## AIM
Give the data again exactly, from its opening line through the line in which "# rolls more widely over the top." appears.

## DATASET SECTION
+++

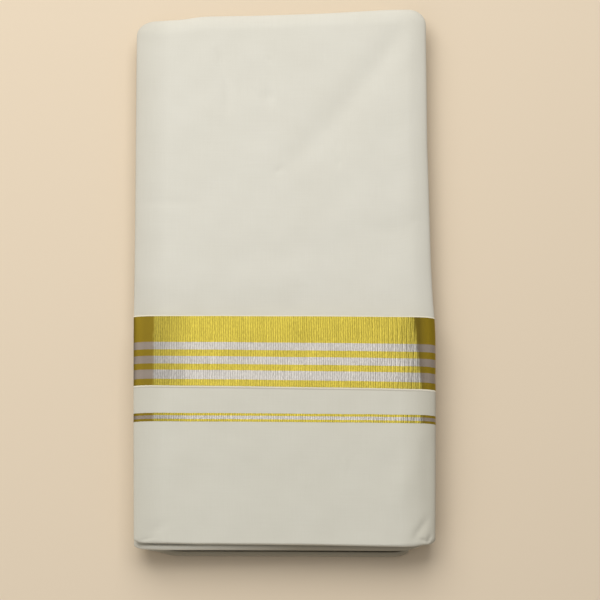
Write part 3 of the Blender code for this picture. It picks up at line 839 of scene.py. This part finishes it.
# ------------------------------------------------------------------------------------------------
# The plain front panel lies under the flap and shows above it up to the top fold. It is the same
# cotton. Its outermost ply turns under at the sides, makes the second of the bottom folds, and
# rolls more widely over the top.

PANEL_SPACES = 188  # grid spaces along its flat
PANEL_ROLLS = (
    Roll(along=-0.2040, left=0.0110, right=0.0085),
    Roll(along=-0.1800, left=0.0150, right=0.0128),
)
PANEL_FOOT_REACH = 0.0048
PANEL_HEAD_REACH = 0.0125
PANEL_LEFT = Fold(middle=0.0160, beyond=0.0028, start=2, turn=176)
PANEL_RIGHT = Fold(middle=0.0150, beyond=0.0028, start=52, turn=176)
PANEL_FOOT = Fold(middle=0.0180, beyond=0.0036, start=0, turn=176)
PANEL_HEAD = Fold(middle=0.0142, beyond=0.0062, start=24, turn=172)
FOOT_LIFT = 0.0010  # how much the second of the bottom folds is lifted
FOOT_TILT = 0.0012  # how much more it is at its left end, and less at its right
FOOT_TILT_HALF = 0.09  # how far from the middle that is reached
FOOT_LIFT_RISE = 5.0  # how many times sooner than the fold's end the lift is whole
PANEL_RELIEF = 0.000035  # how deep its weave is

# The panel's cotton gets painted shade along its side and bottom folds.
cotton_cloth, cotton_shader, weave, cotton_colour, cotton_height = weave_cotton(
    "cream_cotton_cloth", COTTON, COTTON_SHADE, PaintedShade(left=0.23, right=0.11, foot=0.84))
cotton_cloth.node_tree.links.new(cotton_colour, cotton_shader.inputs["Base Color"])
raise_weave(cotton_cloth.node_tree, cotton_shader, cotton_height, PANEL_RELIEF)

panel_stretch = Stretch(
    sides=SIDES, low=fold_line(ENDS, "second", even(PANEL_FOOT_REACH)),
    high=fold_line(ENDS, "head", even(-PANEL_HEAD_REACH)),
    left_reach=read_off(PANEL_ROLLS, "along", "left"),
    right_reach=read_off(PANEL_ROLLS, "along", "right"), low_reach=even(PANEL_FOOT_REACH),
    high_reach=even(PANEL_HEAD_REACH), left=PANEL_LEFT, right=PANEL_RIGHT, foot=PANEL_FOOT,
    head=PANEL_HEAD, top=PANEL_TOP, crown=CROWN, creases=PANEL_CREASES, up=1)
panel_cloth = lay_cloth(panel_stretch, FLAT_SPACES, PANEL_SPACES)
leftward = np.clip(-panel_cloth.points[..., 0] / FOOT_TILT_HALF, -1.0, 1.0)
round_foot = panel_cloth.foot * np.minimum(1.0, FOOT_LIFT_RISE * panel_cloth.turn)
panel_cloth.points[..., 2] += (FOOT_LIFT + FOOT_TILT * leftward) * round_foot
panel_mesh = sew_grid("front_panel_ply", panel_cloth.points, threads(panel_cloth.points, 0))
panel = place_piece("front_panel_ply", panel_mesh, cotton_cloth)
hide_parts("front_panel")


# ------------------------------------------------------------------------------------------------
# Between the panel and the underside lie the middle layers of the packet. Only their folded edges
# show, three plies one above another round the packet, pressed together and none quite in line.

EDGE_PLIES = 3
EDGE_STEPS = 9  # grid spaces round one ply's edge

# The lowest and the highest of these edges, and how far in from the packet's outline they lie.
Edge = namedtuple("Edge", "low high inset")
EDGE_SIDE = Edge(low=0.0079, high=0.0148, inset=0.0010)
EDGE_FOOT = Edge(low=0.0092, high=0.0140, inset=0.0042)
EDGE_HEAD = Edge(low=0.0074, high=0.0090, inset=0.0058)
EDGE_TUCK = 0.0060  # how far the highest ply is carried in under the panel
EDGE_UNDER = 0.0180  # and how far the lowest is over the underside
EDGE_BULGE = 0.0011  # how far an edge stands out from the groove beside it
EDGE_BLUNTNESS = 0.7  # lower for a blunter edge
HALF_PACKET = (0.107, 0.205)  # half its width and length, over which the edges are drawn in

# How the edges stray, up and down as a share of their height, and in and out: how far, how many
# radians to a metre round the packet, and how many from one ply to the next.
Stray = namedtuple("Stray", "size turns offset")
UP_AND_DOWN = (Stray(size=0.05, turns=17.0, offset=2.4), Stray(size=0.03, turns=43.0, offset=1.1))
IN_AND_OUT = (Stray(size=0.0004, turns=11.0, offset=1.9),
              Stray(size=0.0003, turns=31.0, offset=-2.0))


def rim(grid):
    """The outermost ring of a grid, once round from its first corner."""
    return np.concatenate([grid[:-1, 0], grid[-1, :-1], grid[:0:-1, -1], grid[0, :0:-1]])


ring = rim(panel_cloth.outline)
ring_foot, ring_head = rim(panel_cloth.foot), rim(panel_cloth.head)
girth = np.concatenate([[0.0], np.cumsum(np.linalg.norm(np.diff(ring[:, :2], axis=0), axis=1))])


def edge_size(name):
    """One size of the folded edges all round the packet."""
    side, foot, head = (getattr(edge, name) for edge in (EDGE_SIDE, EDGE_FOOT, EDGE_HEAD))
    return side + (foot - side) * ring_foot + (head - side) * ring_head


def straying(strays, ply):
    """How far a ply's edge strays all round the packet."""
    return sum(stray.size * np.sin(stray.turns * girth + stray.offset * ply) for stray in strays)


edge_low, edge_high = edge_size("low"), edge_size("high")
end_inset = np.where(ring[:, 1] < 0, EDGE_FOOT.inset, EDGE_HEAD.inset)

# The rows of the grid, from the underside up: how far up the edges each one lies, how far further
# in, and which ply it belongs to.
profile = [(0.0, EDGE_UNDER, 0)]
for ply in range(EDGE_PLIES):
    for step in range(EDGE_STEPS + 1):
        groove = 1 - math.sin(math.pi * step / EDGE_STEPS) ** EDGE_BLUNTNESS
        profile.append(((ply + step / EDGE_STEPS) / EDGE_PLIES, EDGE_BULGE * groove, ply))
profile.append((1.0, EDGE_TUCK, EDGE_PLIES - 1))
layers = []
for share, inset, ply in profile:
    moved = np.clip(share + straying(UP_AND_DOWN, ply) * math.sin(math.pi * share), 0.0, 1.0)
    height = edge_low + (edge_high - edge_low) * moved
    inset = inset + straying(IN_AND_OUT, ply)
    drawn_in = np.column_stack([EDGE_SIDE.inset + inset, end_inset + inset])
    place = ring[:, :2] * (1 - drawn_in / HALF_PACKET)
    layers.append(np.column_stack([place, height]))
edge_points = np.array(layers)
edge_points = np.concatenate([edge_points, edge_points[:, :1]], axis=1)
middle_mesh = sew_grid("middle_layer_edges", edge_points, threads(edge_points, 0), upward=False)
middle = place_piece("middle_layer_edges", middle_mesh, cotton_cloth)
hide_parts("folded_core")


# ------------------------------------------------------------------------------------------------
# The underside is the last stretch, flat where it lies and rolling up a little all round. Its
# bottom fold shows as the lowest of the three.

UNDER_SIDES = (
    Side(along=-0.2060, left=-0.0985, right=0.0877),
    Side(along=-0.1990, left=-0.0990, right=0.0880),
    Side(along=-0.1850, left=-0.1010, right=0.0975),
    Side(along=-0.1650, left=-0.1025, right=0.1020),
    Side(along=0.1700, left=-0.1040, right=0.1008),
    Side(along=0.2060, left=-0.1020, right=0.0990),
)
UnderEnd = namedtuple("UnderEnd", "across foot head")
UNDER_ENDS = (
    UnderEnd(across=-0.1000, foot=-0.2000, head=0.1915),
    UnderEnd(across=-0.0924, foot=-0.2021, head=0.1925),
    UnderEnd(across=-0.0854, foot=-0.2037, head=0.1945),
    UnderEnd(across=-0.0800, foot=-0.2055, head=0.1955),
    UnderEnd(across=-0.0740, foot=-0.2061, head=0.1965),
    UnderEnd(across=-0.0583, foot=-0.2061, head=0.1985),
    UnderEnd(across=0.0047, foot=-0.2063, head=0.2000),
    UnderEnd(across=0.0677, foot=-0.2068, head=0.2035),
    UnderEnd(across=0.1000, foot=-0.2066, head=0.2040),
)
UNDER_ACROSS = 110  # grid spaces over its flat
UNDER_ALONG = 120
UNDER_LEFT_REACH = 0.0080
UNDER_RIGHT_REACH = 0.0120
UNDER_FOOT_REACH = 0.0070
UNDER_HEAD_REACH = 0.0100
UNDER_SIDE = Fold(middle=0.0042, beyond=0.0036, start=0, turn=168)
UNDER_FOOT = Fold(middle=0.0048, beyond=0.0032, start=0, turn=168)
UNDER_HEAD = Fold(middle=0.0042, beyond=0.0032, start=0, turn=168)

under_stretch = Stretch(
    sides=UNDER_SIDES, low=fold_line(UNDER_ENDS, "foot", even(UNDER_FOOT_REACH)),
    high=fold_line(UNDER_ENDS, "head", even(-UNDER_HEAD_REACH)), left_reach=even(UNDER_LEFT_REACH),
    right_reach=even(UNDER_RIGHT_REACH), low_reach=even(UNDER_FOOT_REACH),
    high_reach=even(UNDER_HEAD_REACH), left=UNDER_SIDE, right=UNDER_SIDE, foot=UNDER_FOOT,
    head=UNDER_HEAD, top=0.0, crown=0.0, creases=(), up=-1)
under_cloth = lay_cloth(under_stretch, UNDER_ACROSS, UNDER_ALONG)
under_mesh = sew_grid("under_panel_ply", under_cloth.points, threads(under_cloth.points, 0),
                      upward=False)
under = place_piece("under_panel_ply", under_mesh, cotton_cloth)
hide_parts("under_panel")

+++

## ANSWER TO THIS EXERCISE
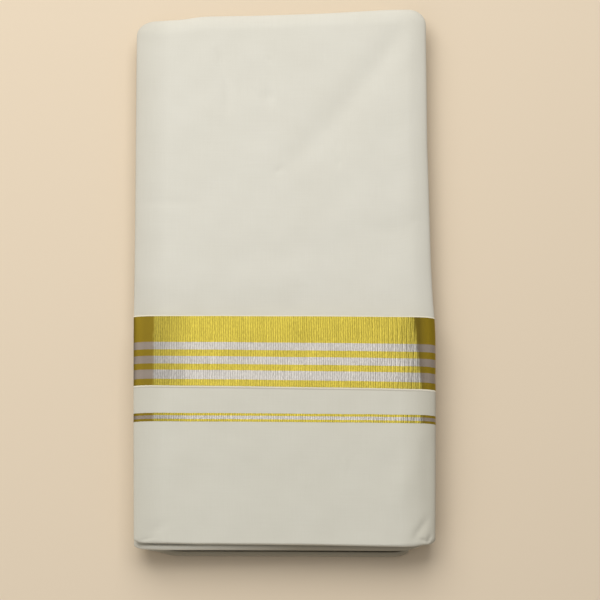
Write part 3 of the Blender code for this picture. It picks up at line 839 of scene.py. This part finishes it.
# ------------------------------------------------------------------------------------------------
# The plain front panel lies under the flap and shows above it up to the top fold. It is the same
# cotton. Its outermost ply turns under at the sides, makes the second of the bottom folds, and
# rolls more widely over the top.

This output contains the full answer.